3. A person was ordered to ride far to the right in what was clearly a substandard-width lane. The officer stopped and the two had an amiable conversation. The person is one of the state’s most knowledgeable in the laws about bicycling and is in a government position related to bicycling. They were very polite and professional and discussed the situation. They parted friends and the officer thanked him for the information.
4. A person, after being stopped and warned numerous times not to ride in the middle of a substandard-width lane, was cited twice for failure to keep right. He wrote a letter to the court and both charges were dismissed before going to court.
5. A cyclist, preparing to make a left turn and controlling the lane for about 1300 feet, received a citation for not keeping right. FS 316.151 is very clear that a cyclist can use the full lane, but does not state a distance. Apparently the cyclist explained in court that he needed to move to the left lane when traffic permitted, and that was the safest action under the circumstances. The citation was dismissed.
6. Another person was told by an officer to keep right and flagged the officer down by waving. The officer apparently thought the cyclist had given that not-so-friendly wave, and stopped. Needless to say, the conversation didn’t go well, and the cyclist got a citation. It will soon be resolved in court.

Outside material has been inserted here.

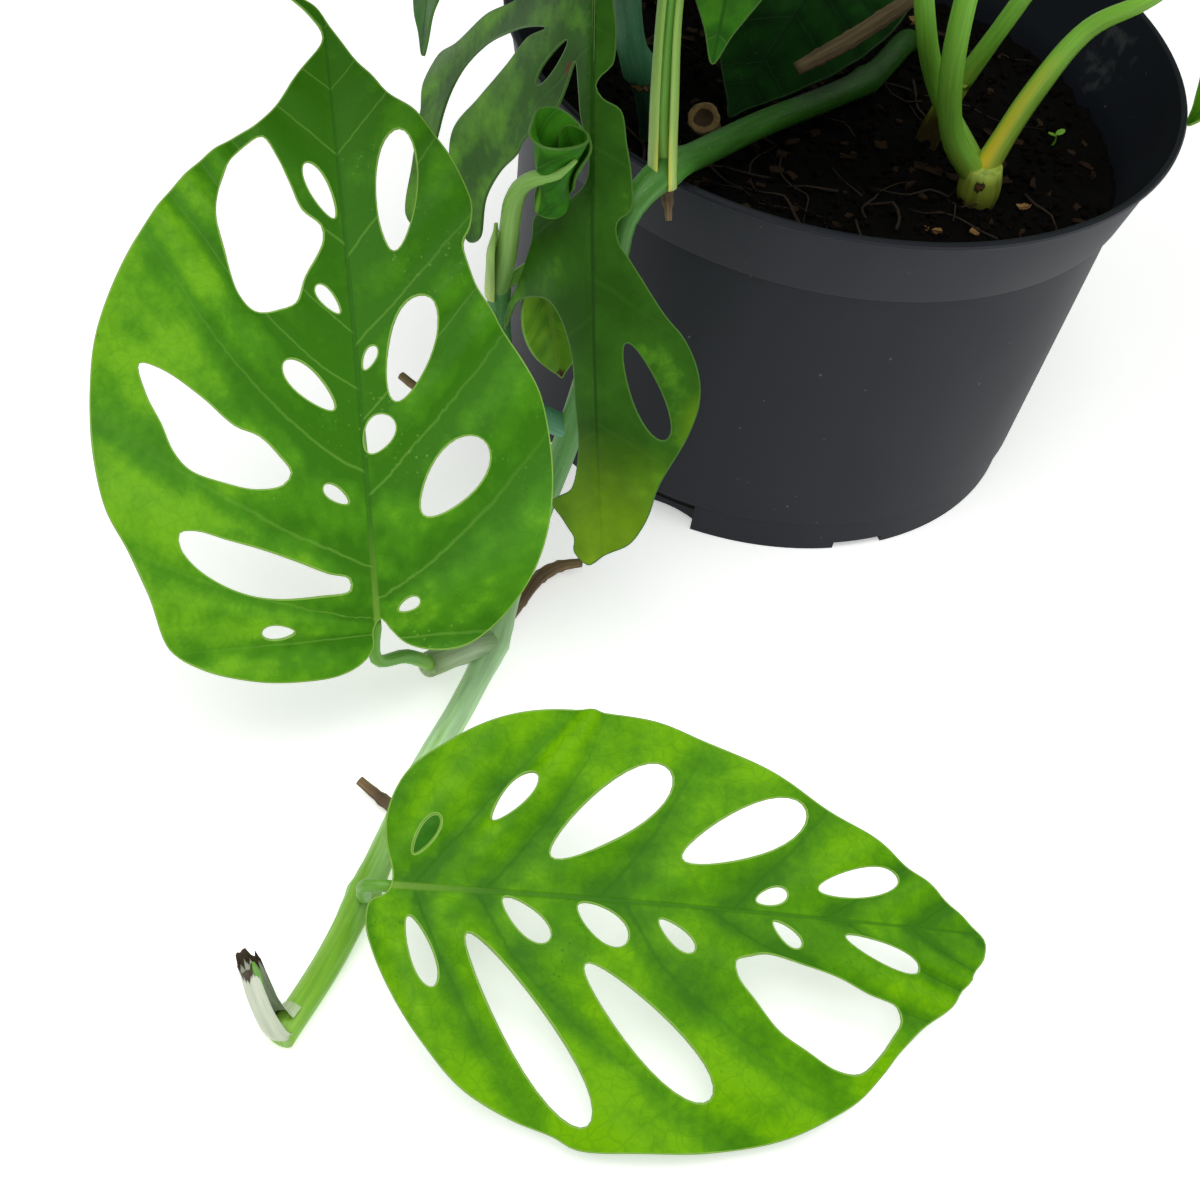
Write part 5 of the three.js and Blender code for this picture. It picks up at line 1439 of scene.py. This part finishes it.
def pot_cutter():
    cutter = bmesh.new()
    for width, height, start in NOTCHES:
        for i in range(3):
            turn = Matrix.Rotation(math.radians(start + 120 * i), 4, "Z")
            size = Matrix.Diagonal((6, width, 2 * height, 1))
            place = Matrix.Translation((FOOT_RING, 0, 0))
            bmesh.ops.create_cube(cutter, size=1, matrix=turn @ place @ size)
    for i in range(DRAIN_HOLES):
        turn = Matrix.Rotation(math.radians(360 / DRAIN_HOLES * (i + 0.5)), 4, "Z")
        bmesh.ops.create_cone(cutter, cap_ends=True, segments=24, radius1=DRAIN_RADIUS, radius2=DRAIN_RADIUS,
                              depth=20, matrix=turn @ Matrix.Translation((DRAIN_CIRCLE, 0, 0)))
    return cutter


def make_pot():
    bm = cut_by(spun(POT_PROFILE, POT_STEPS), pot_cutter())
    bm.transform(Matrix.Scale(MM, 4))
    piece = new_piece("pot_shell", bm, [pot_finish()], "pot")
    piece.data.set_sharp_from_angle(angle=CREASE)


make_pot()

# %% [markdown]
# ## The soil
# Potting mix is dark peat with bark chips, crumbs and dead roots. The mass is one spun body whose top is
# pushed about by noise; the loose bits are hundreds of very simple shapes, seeded so that each run is the
# same.

# %% Soil finishes
# Wet peat swallows light and has hardly any gloss. Crumbs are a shade lighter, bark chips are brown, and
# scraps that have dried are tan.
SOIL_FINISH = plain_finish("damp_peat_black", "#040303", "#0b0706", 0.95, 0.35, 0.1)
CRUMB_FINISH = plain_finish("peat_crumb_brown", "#060404", "#150d09", 0.95, 0.1, 0.1)
CHIP_FINISH = plain_finish("bark_chip_brown", "#1d120b", "#3a2718", 0.9, 0.3, 0.2)
SCRAP_FINISH = plain_finish("dry_scrap_tan", "#7a5a38", "#9a7648", 0.85, 0.5, 0.2)

# %% [markdown]
# The mass fills the pot to 26 mm under its lip. Its top follows a height rule, and so does every loose bit
# that is laid on it later, so that none floats.

# %% Soil
SOIL_LEVEL = 84
SOIL_RADIUS = 75.2
SOIL_FOOT = (69.8, 5.9)  # radius and height, just inside the pot's floor and wall
SOIL_RINGS = 46
SOIL_STEPS = 150
LIP_RADIUS = 85


def soil_height(x, y):
    """Low mounds that fade out towards the wall, with crumbs of 5 mm and 2 mm on them."""
    mounds = 1.6 * math.sin(x / 9 + 1.3) * math.cos(y / 11) + 1.1 * math.sin((x + y) / 5.3)
    fade = 1 - math.hypot(x, y) / LIP_RADIUS
    crumbs = 2.2 * noise.noise((x / 4.5, y / 4.5, 1)) + 0.9 * noise.noise((x / 1.8, y / 1.8, 4))
    return SOIL_LEVEL + mounds * fade + crumbs


def make_soil():
    top = [(SOIL_RADIUS * i / SOIL_RINGS, SOIL_LEVEL) for i in range(SOIL_RINGS, -1, -1)]
    bm = spun([(0, SOIL_FOOT[1]), SOIL_FOOT, *top], SOIL_STEPS)
    for vert in bm.verts:
        if vert.co.z > SOIL_LEVEL - 1:
            vert.co.z = soil_height(vert.co.x, vert.co.y)
    bm.transform(Matrix.Scale(MM, 4))
    new_piece("soil_mass", bm, [SOIL_FINISH], "soil")


make_soil()

# %% [markdown]
# Crumbs are small balls, squashed and turned at random. A particle system would scatter them too, but a loop
# with a seed gives the same crumbs each run and makes them one mesh.

# %% Crumbs
CRUMBS = 1500


def scattered(draw, reach=73):
    """A place on the soil, as likely anywhere within the reach."""
    r, turn = reach * math.sqrt(draw.random()), draw.uniform(0, 2 * math.pi)
    return r * math.cos(turn), r * math.sin(turn)


def make_crumbs():
    draw = random.Random(4)
    bm = bmesh.new()
    for _ in range(CRUMBS):
        x, y = scattered(draw)
        size = draw.uniform(0.5, 1.7)
        place = Matrix.Translation((x, y, soil_height(x, y) + size * 0.3))
        turn = Matrix.Rotation(draw.uniform(0, 6), 4, Vector((draw.random(), draw.random(), 0.3)))
        stretch = Matrix.Diagonal((size, size * draw.uniform(0.5, 1), size * draw.uniform(0.4, 0.9), 1))
        bmesh.ops.create_icosphere(bm, subdivisions=1, radius=1, matrix=place @ turn @ stretch)
    bm.transform(Matrix.Scale(MM, 4))
    new_piece("soil_crumbs", bm, [CRUMB_FINISH], smooth=False)


make_crumbs()

# %% [markdown]
# Bark chips are splinters. A box is near enough once its edges are cut and all its points are shaken, and
# the same goes for the few dry scraps that catch the light.

# %% Bark chips
CHIPS = 160
SCRAPS = [(40, -35.5), (-20, -48), (30, -38), (-8, -52), (52, -20), (-60, 20), (20, 55)]


def make_chips(name, finish, places, size):
    """Splinters of bark: boxes with their edges cut once and all their points shaken."""
    draw = random.Random(9)
    bm = bmesh.new()
    for x, y in places:
        place = Matrix.Translation((x, y, soil_height(x, y) + 0.6))
        turn = Matrix.Rotation(draw.uniform(0, 6.3), 4, "Z")
        turn = turn @ Matrix.Rotation(draw.uniform(-0.6, 0.6), 4, "X")
        long, wide, high = (size * draw.uniform(*span) for span in ((0.7, 2.2), (0.4, 1), (0.25, 0.6)))
        bmesh.ops.create_cube(bm, size=1, matrix=place @ turn @ Matrix.Diagonal((long, wide, high, 1)))
    bmesh.ops.subdivide_edges(bm, edges=bm.edges[:], cuts=1, use_grid_fill=True)
    for vert in bm.verts:
        vert.co += 0.28 * size * noise.noise_vector(vert.co * 0.8)
    bm.transform(Matrix.Scale(MM, 4))
    new_piece(name, bm, [finish], smooth=False)


bark_draw = random.Random(12)
make_chips("soil_bark_chips", CHIP_FINISH, [scattered(bark_draw, 70) for _ in range(CHIPS)], 2)
make_chips("soil_dry_scraps", SCRAP_FINISH, SCRAPS, 2.4)

# %% [markdown]
# Dead root fibres wander over the soil. Each takes a few steps and turns a little at every one, and a thin
# ring is swept along it.

# %% Root fibres
FIBRES = 40
FIBRE_STEP = 5


def make_fibres():
    draw = random.Random(21)
    bm = bmesh.new()
    for i in range(FIBRES):
        x, y = scattered(draw, 62)
        turn = draw.uniform(0, 6.3)
        points = []
        for _ in range(draw.randint(4, 8)):
            if math.hypot(x, y) > 71:
                break
            points.append((x, y, soil_height(x, y) + draw.uniform(0.3, 1.8)))
            turn += draw.uniform(-0.8, 0.8)
            x += FIBRE_STEP * math.cos(turn)
            y += FIBRE_STEP * math.sin(turn)
        if len(points) > 2:
            thick = draw.uniform(0.15, 0.5)
            sweep(bm, points, [(0, thick), (1, thick * 0.4)], sides=6, spacing=2.5, first=i)
    bm.verts.layers.float.new("scar")
    bm.transform(Matrix.Scale(MM, 4))
    new_piece("soil_root_fibres", bm, [FIBRE_BROWN])


make_fibres()

# %% [markdown]
# A weed has just sprouted in the soil. Its stalk is one more sweep, and its two seed leaves are flattened
# balls, which is near enough for something 3 mm long.

# %% Seedling
SEEDLING_PLACE = (58.8, 9.1)


def make_seedling():
    bm = bmesh.new()
    x, y = SEEDLING_PLACE
    top = soil_height(x, y) + 3
    sweep(bm, [(x, y, top - 4), (x + 0.4, y, top - 1.5), (x, y, top)], [(0, 0.3), (1, 0.25)], sides=6,
          spacing=1)
    for turn in (40, 220):
        tilt = Matrix.Rotation(math.radians(turn), 4, "Z") @ Matrix.Rotation(math.radians(-20), 4, "Y")
        place = Matrix.Translation((x, y, top)) @ tilt @ Matrix.Translation((1.5, 0, 0))
        bmesh.ops.create_uvsphere(bm, u_segments=10, v_segments=6, radius=1,
                                  matrix=place @ Matrix.Diagonal((1.5, 1, 0.2, 1)))
    bm.verts.layers.float.new("scar")
    bm.transform(Matrix.Scale(MM, 4))
    new_piece("seedling", bm, [SEED_LEAF])


make_seedling()

# %% [markdown]
# ## The floor and the light
# A white floor and two broad soft lights give the even light of a bright studio. The floor shines a little
# itself, so that its shadows stay faint.

# %% Floor and light
FLOOR_GLOW = 0.46
FLOOR_DROP = 0.0002  # keeps the floor just below the pot's foot
LIGHTS = [("key_light", (-0.2, -0.5, 1.45), 1.1, 16), ("fill_light", (0.85, 0.1, 1.2), 1.0, 5)]
WORLD_LIGHT = 0.32


def make_floor():
    bm = bmesh.new()
    bmesh.ops.create_grid(bm, x_segments=1, y_segments=1, size=4)
    mesh = bpy.data.meshes.new("floor")
    bm.to_mesh(mesh)
    bm.free()
    material, tree = new_material("matte_white_paper")
    shader = add_node(tree, "ShaderNodeBsdfPrincipled", {"Base Color": linear("#fafafa"), "Roughness": 0.9})
    shader.inputs["Emission Color"].default_value = linear("#ffffff")
    shader.inputs["Emission Strength"].default_value = FLOOR_GLOW
    add_node(tree, "ShaderNodeOutputMaterial", {"Surface": shader})
    mesh.materials.append(material)
    floor = bpy.data.objects.new("floor", mesh)
    floor.location.z = -FLOOR_DROP
    bpy.context.scene.collection.objects.link(floor)


def make_light(name, place, size, power):
    light = bpy.data.lights.new(name, "AREA")
    light.size = size
    light.energy = power
    lamp = bpy.data.objects.new(name, light)
    bpy.context.scene.collection.objects.link(lamp)
    lamp.location = place
    lamp.rotation_euler = (Vector((0, 0, 0.1)) - Vector(place)).to_track_quat("-Z", "Y").to_euler()


make_floor()
for light_row in LIGHTS:
    make_light(*light_row)
world = bpy.data.worlds.new("studio")
bpy.context.scene.world = world
world.use_nodes = True
background = world.node_tree.nodes["Background"]
background.inputs["Color"].default_value = linear("#ffffff")
background.inputs["Strength"].default_value = WORLD_LIGHT
bpy.context.scene.view_settings.view_transform = "Standard"
print("lights", len(LIGHTS))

Don’t be confident that just because you know all the laws and follow them, a citation will not be upheld in the courts. I have heard of valid citations being dismissed because “It’s just a bicycle” and poor citations being upheld because “The Department of Transportation wouldn’t install substandard roadways”. You just never know.
Lesson to cyclists: As you can see, all situations are different. You must decide the best course of action based on your own disposition, your ideals and knowledge of the laws, the officer’s approach, and what you decide is the best outcome under this set of circumstances.
Lesson to officers: Give orders that are enforceable and supported by the statutes. Of course, that means a full knowledge of the laws about cycling.